In the UK, wages are static or falling but in Germany they continue to rise. The German economy is growing too and unemployment is half that of France. The chancellor, George Osborne, has said the German economy is "the envy of the world" so where did it go right for Germany and can anything be done in the UK to emulate this performance?
 
In the 80s and 90s, as the UK and USA shifted towards technology and a more service oriented economy, Germany stayed true to its engineering and manufacturing roots, a strategy that was heavily criticised by many western economists. Furthermore, wages in Germany were high and industry was widely unionised, with workers' representatives actually sitting on boards and joining in the decision making process. This arrangement is almost unknown in the UK but when VW considered moving manufacturing to countries with cheaper labour, it was instrumental in allowing the two sides to work closely together to achieve new deals, which saw VW production remain in Germany.

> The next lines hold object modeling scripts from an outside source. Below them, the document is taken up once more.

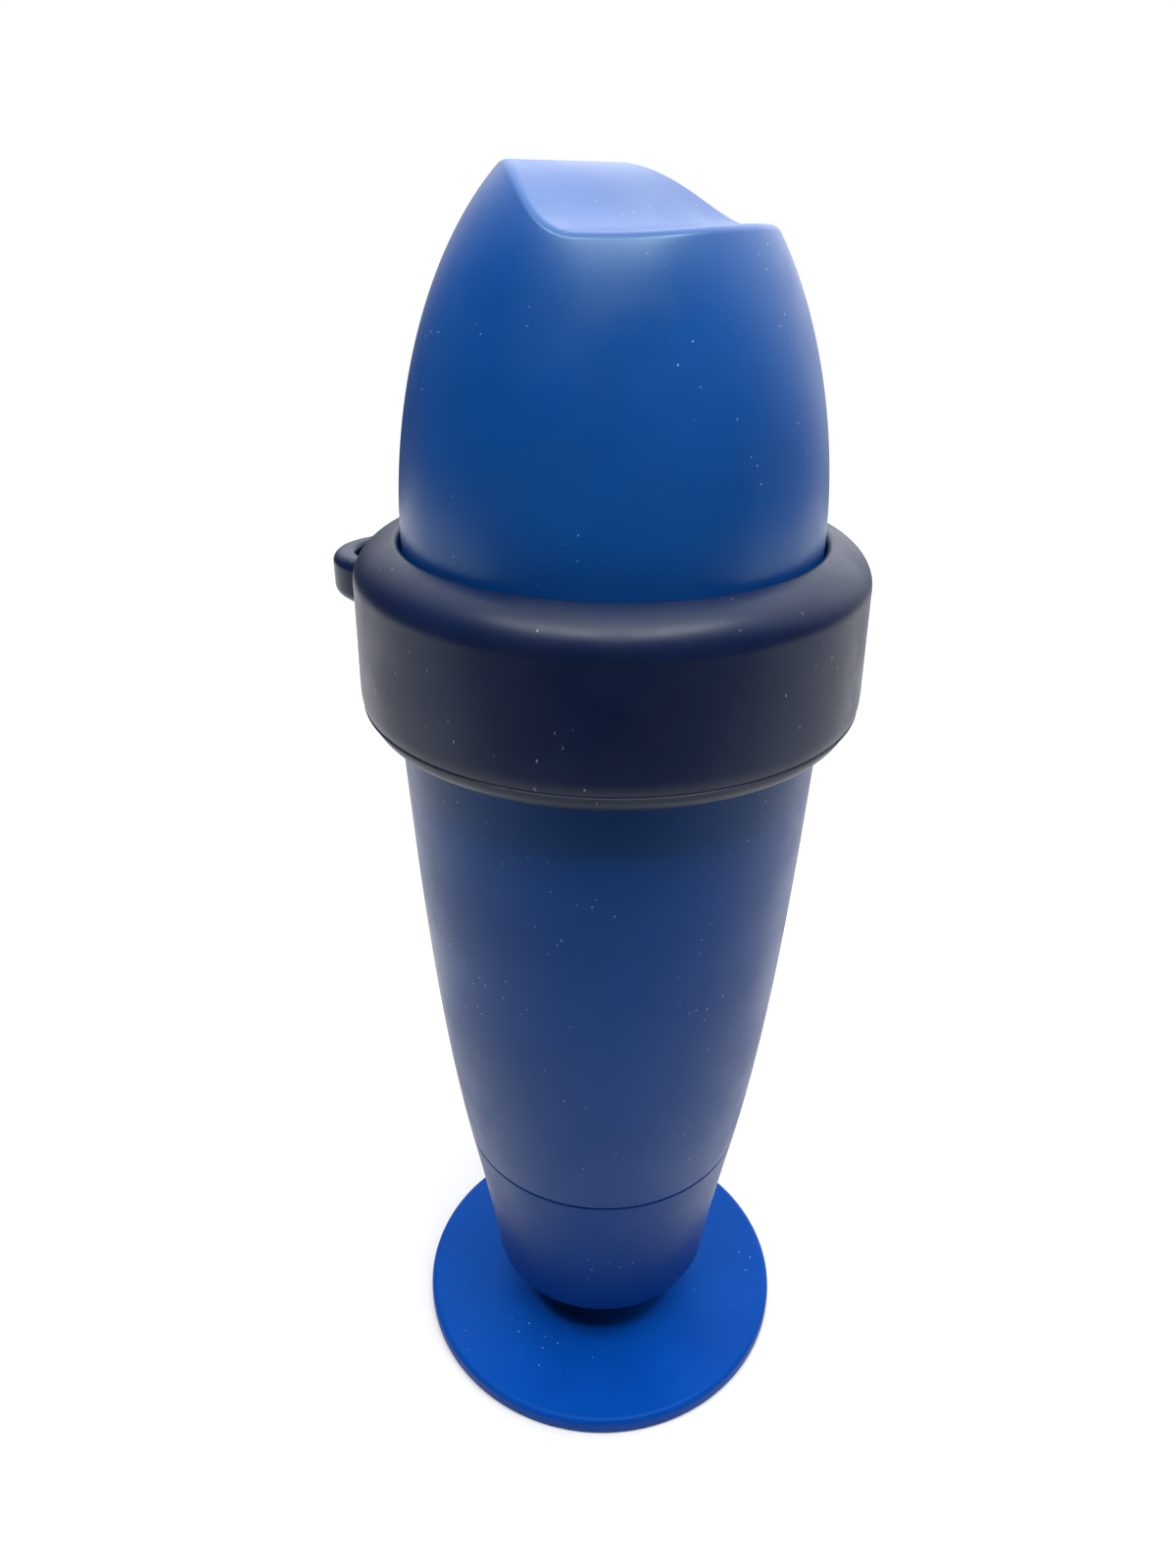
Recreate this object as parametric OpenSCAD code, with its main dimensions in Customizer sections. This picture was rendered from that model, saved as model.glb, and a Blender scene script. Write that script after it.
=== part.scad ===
// A floating water analyser that stands upright on a round foot disc.
// A tapered hull holds the battery and electronics, a rubber float collar sits on a ledge
// around its neck, a tall head shell with a wave-cut top covers the aerial, and a screwed-on
// foot guards the plug-in probe below. All sizes are in millimetres. The origin is the centre
// of the foot's underside, +Z points up, and +Y points to the collar's tether lug.

/* [Foot] */
// Radius of the foot disc
disc_r = 45; // [43:0.5:48]
// Thickness of the foot disc
disc_thick = 4.5; // [4.2:0.1:5.5]
// Open height between the disc and the sleeve, where water flows in
water_gap = 14.5; // [13:0.5:15.5]
// Radius of the sleeve just above its lower lip
sleeve_low_r = 26.6; // [26.2:0.1:27.6]
// Wall of the sleeve
sleeve_wall = 2.4; // [2:0.1:2.6]

/* [Hull] */
// Height of the split line between the sleeve and the hull
split_z = 61.7; // [61.5:0.1:62]
// Radius of the body at the split line
split_r = 32.8; // [32.5:0.1:34]
// Height of the ledge that the float collar rests on
ledge_z = 172.4; // [170:0.2:176]
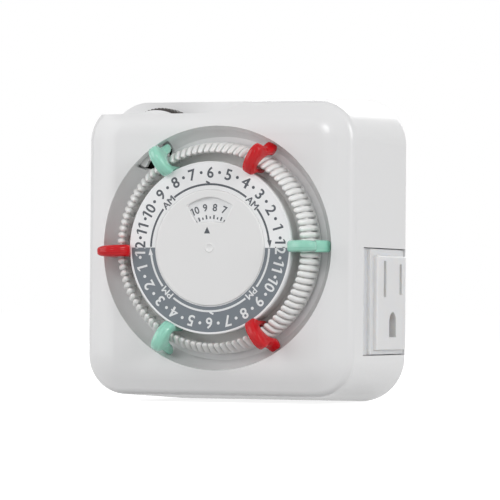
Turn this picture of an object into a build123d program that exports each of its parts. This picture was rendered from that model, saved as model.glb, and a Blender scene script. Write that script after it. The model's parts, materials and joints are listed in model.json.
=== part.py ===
"""Plug-in timer switch: a 24 hour dial with six trippers in a moulded case.

Millimetres. X runs to the right and Z up as the dial is read. Y runs back to
the wall: the origin is on the dial axis, in the face that meets the wall.
Depths are given as "forward" distances, measured from the wall face towards
the reader, so a forward distance of 10 is the plane y = -10.
"""
from build123d import *
from math import acos, asin, atan, cos, degrees, pi, radians, sin, tan
import os

os.makedirs("parts", exist_ok=True)

# ---- case ----
case_depth = 43.5            # wall face to the rim of the dial well
rear_width = 75.0
rear_height = 80.14
rear_corner = 12.1
front_width = 73.8           # the case tapers a little towards the front
front_height = 76.3
front_corner = 10.3
face_fall = 2.6              # how far the front face falls back at its edge
face_fall_width = 6.2        # width of the band in which it falls
face_blend = 12.0
front_edge_fillet = 2.4
rear_edge_fillet = 1.5
wall = 2.2
cover_thickness = 2.6
fit_gap = 0.15               # moulded pieces that drop into each other
cover_gap = 0.35             # the cover drops into a case that tapers

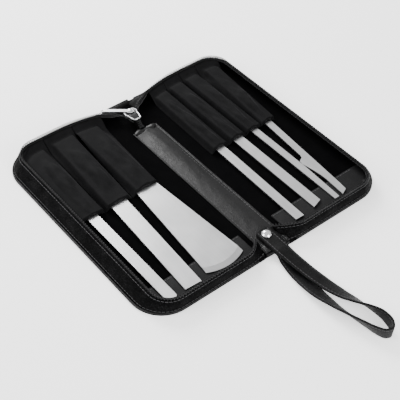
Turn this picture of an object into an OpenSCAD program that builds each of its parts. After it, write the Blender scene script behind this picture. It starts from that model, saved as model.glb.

Flexible hours and pay were married to initiatives with performance targets and training to create a new, leaner labour market. 
 
Two other things define the differences between the UK and German economies. In Germany much of the economy is made up of small to medium (SME) companies based in the regions. These, mostly engineering, companies are more flexible than the giants of industry and more able to quickly adapt and respond to market changes. Secondly, Germany aims its products squarely at the luxury and quality end of the market. This strategy means that they are not so exposed to low level competition from the likes of China as economies respond to increasing globalisation. The triumph of quality brands can be seen in the UK car industry, with Jaguar Land Rover and Bentley but can the rest of the economy follow suit? Perhaps we no longer have the engineering base.